The wider concern that remains is the worry that inflation may be resurgent, that oil prices have risen sharply and that the great economic boom of the 1990s may finally have reached its natural limit, meaning that a recession is now imminent. None of these concerns, it need hardly be said, are very positive for the stock market in the near term.

Fortunately, the appropriate way to react to market gyrations of the kind we have just witnessed has been set out many times before. The short answer is: don't be panicked into doing things that you would not have done before; start getting ready to put some money into sectors that get oversold on the way down - financials and drug companies already look a good bet; and remember that it is always easier to make money for the long term when assets are cheap than it is when they are expensive. (For an orthodox but sensible summary of how investors should react, I can recommend the excellent Vanguard website, vanguard.com).

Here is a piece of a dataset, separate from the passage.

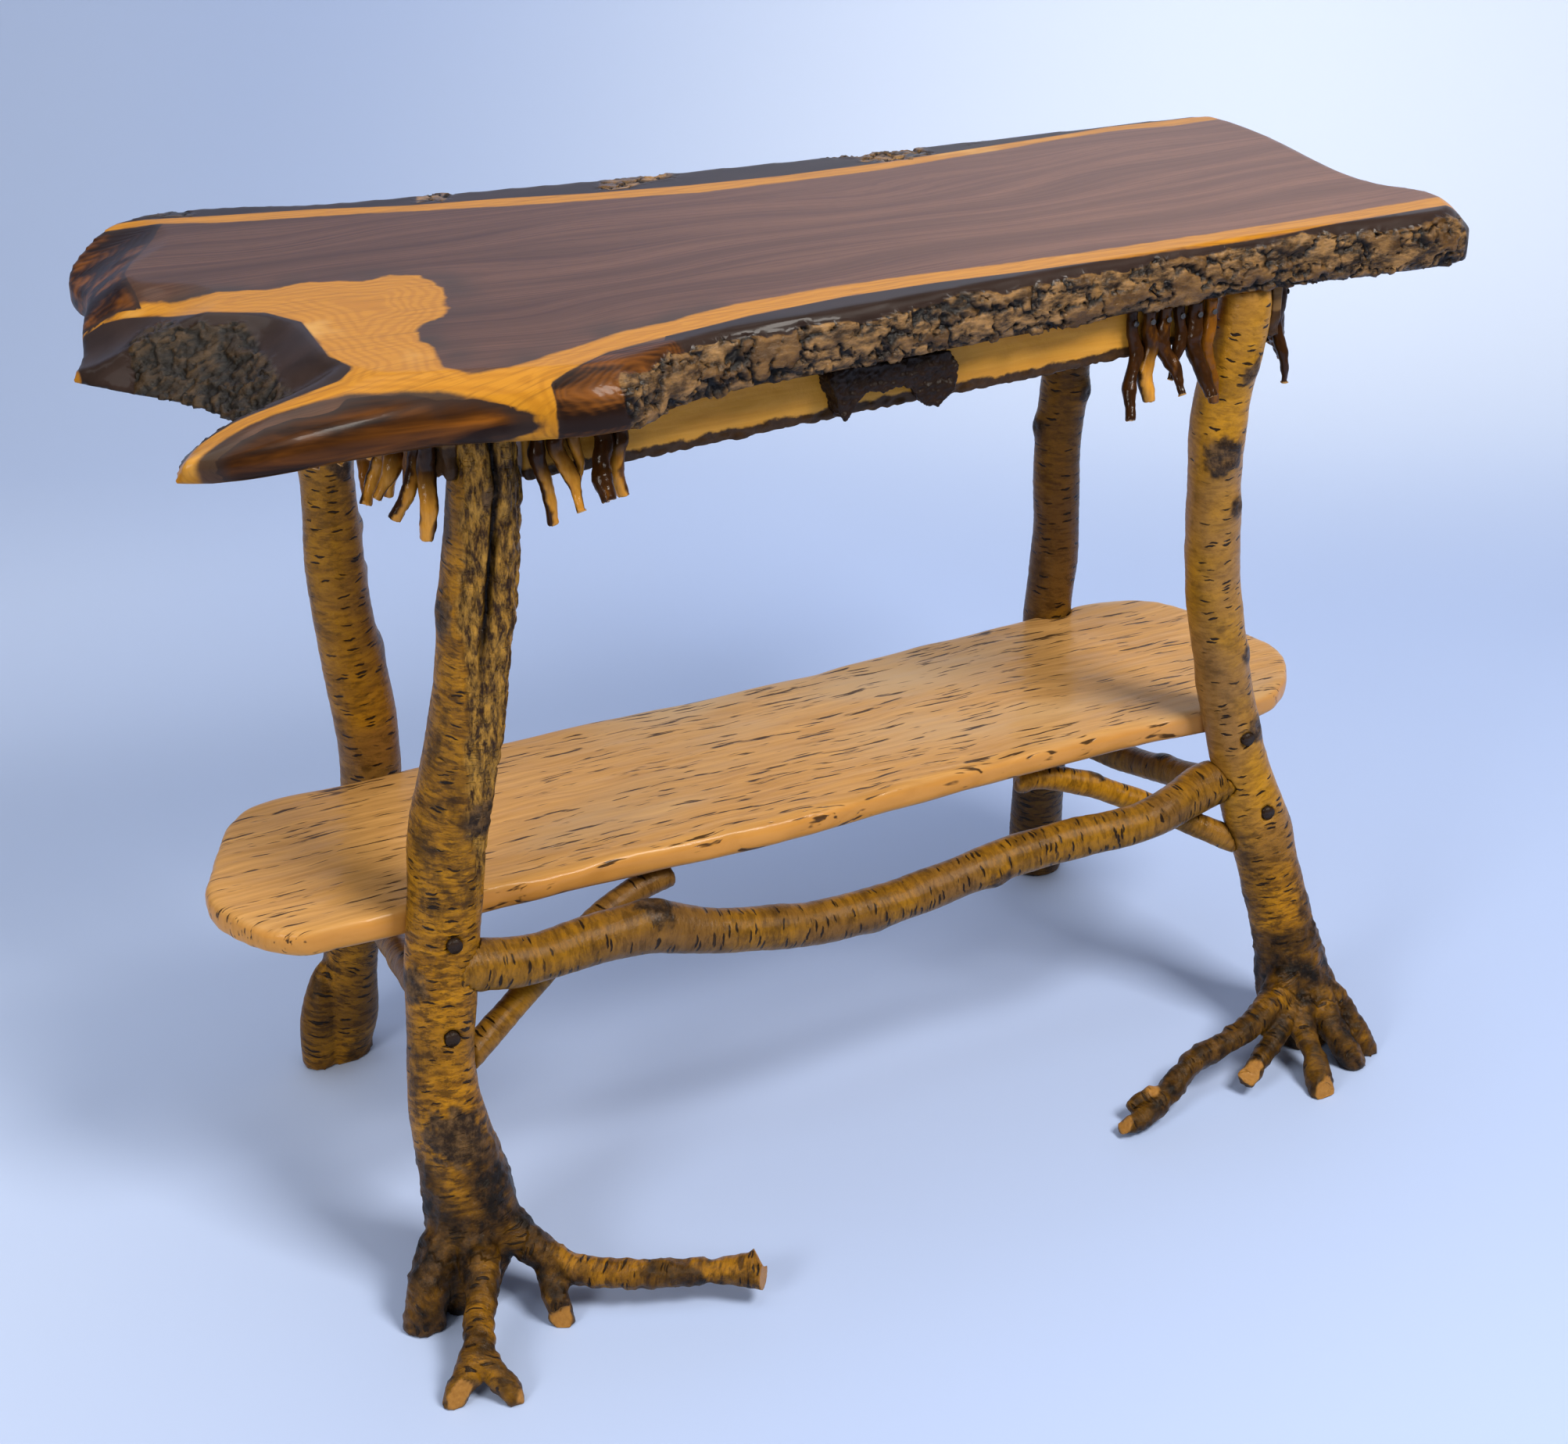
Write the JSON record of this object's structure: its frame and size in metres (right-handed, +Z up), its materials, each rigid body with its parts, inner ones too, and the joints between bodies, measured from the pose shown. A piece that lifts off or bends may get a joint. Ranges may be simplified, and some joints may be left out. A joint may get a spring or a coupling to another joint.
{
  "type": "rustic hall table",
  "caption": "Narrow rustic hall table with a forked live-edge slab top, root-footed trunk legs, a low shelf and a drawer behind a live-edge front.",
  "frame": {"origin": "middle of the bounding box in plan, on the floor", "axes": "+X along the length to the right seen from the drawer side, +Y from the drawer side to the back, +Z up"},
  "size_m": [1.2175, 0.6655, 0.8601],
  "materials": {
    "slab_walnut": "dark heartwood with a golden sapwood band and rough bark edge, gloss varnish",
    "birch_bark": "golden brown bark with dark short marks, gloss varnish",
    "shelf_wood": "tan figured board with short dark streaks, gloss varnish",
    "front_wood": "golden sapwood with a dark live edge, satin varnish",
    "burl_wood": "very dark burl, satin",
    "apron_wood": "dark live-edged board, satin varnish",
    "box_wood": "plain planed board, matte",
    "twig_wood": "split and cut twigs, gloss varnish",
    "plug_wood": "dark round plug, gloss varnish",
    "fastener_steel": "dull steel"
  },
  "bodies": {
    "root": {"top_slab": "slab_walnut", "leg_front_left": "birch_bark", "leg_front_right": "birch_bark", "leg_back_left": "birch_bark", "leg_back_right": "birch_bark", "shelf": "shelf_wood", "stretcher_front": "birch_bark", "side_rail_left": "birch_bark", "side_rail_right": "birch_bark", "brace_left": "birch_bark", "brace_right": "birch_bark", "end_apron_left": "apron_wood", "end_apron_right": "apron_wood", "back_apron": "apron_wood", "drawer_runner_left": "box_wood", "drawer_runner_right": "box_wood", "drawer_guide_left": "box_wood", "drawer_guide_right": "box_wood", "drawer_stop": "box_wood", "twigs_end_left": "twig_wood", "twigs_end_right": "twig_wood", "leg_plugs": "plug_wood", "leg_screws": "fastener_steel", "guide_screws": "fastener_steel", "apron_screws": "fastener_steel", "brace_screws": "fastener_steel", "twig_nails_end": "fastener_steel"},
    "drawer": {"drawer_front": "front_wood", "drawer_pull": "burl_wood", "drawer_side_left": "box_wood", "drawer_side_right": "box_wood", "drawer_back": "box_wood", "drawer_bottom": "box_wood", "pull_dowels": "box_wood", "twigs_front_left": "twig_wood", "twigs_front_right": "twig_wood", "twig_nails_front": "fastener_steel"}
  },
  "joints": [
    {"name": "drawer_slide", "type": "slide", "parent": "root", "child": "drawer", "axis": [0, -1, 0], "range_m": [0, 0.22]}
  ]
}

As for the technology sector, it will not go away. It seems obvious that investors will soon start to discriminate much more between those big or promising companies which have genuine growth prospects and those which are merely fruits or symbols of the current mania. For the latter there is almost certainly a good deal further to fall. There will be buying opportunities later in the year once the sector retreat has run its course. Keep an eye on the price of Microsoft, Cisco and the like.

Most of all, it will pay to remember that if you weren't a short-term trader before, there is no need to become one now. Equity markets are no more risky today than they have ever been. All we are seeing are market prices reminding us that the risk has been there all the time.